Ethnic and Religious Identities in Russian Penal Institutions - Rustam Urinboyev (11.4.21)
Nov 5, 2021
37:51
"Ethnic and Religious Identities in Russian Penal Institutions: A Case Study of Uzbek Transnational Prisoners" discusses how the arrival of a large number of transnational Muslim prisoners shapes the traditional hierarchies and power relations in Russian penal institutions. He will argue that the large-scale migratory processes have transformed Russian penal institutions into a legally plural environment where it is possible to glean the patterns of the coexistence and clash between various formal rules and informal sub-cultures: (a) colony regime, that is official regulations and everyday management practices at the institutional level, (b) traditional prison sub-culture, so-called the thieves’ law, (c) Muslim sub-culture based on Sharia law, and (d) sub-cultures based on ethnic solidarity norms.
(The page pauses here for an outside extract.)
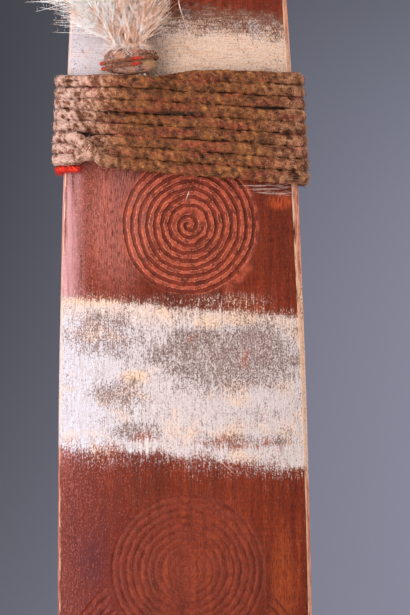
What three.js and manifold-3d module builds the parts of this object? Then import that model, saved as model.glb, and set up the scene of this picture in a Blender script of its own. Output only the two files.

In doing so, this article challenges the widely held view among Russian criminologists and Western historians that penal institutions in Russia have traditionally been ethnically – (racially) and religiously- blind. The presentation will be based on Professor Urinboyev's extended ethnographic fieldwork in Moscow, Russia, and Fergana, Uzbekistan, conducted between January 2014 and September 2020.
Video material has been removed from the recording to respect the privacy of those serving sentences in Russian prisons.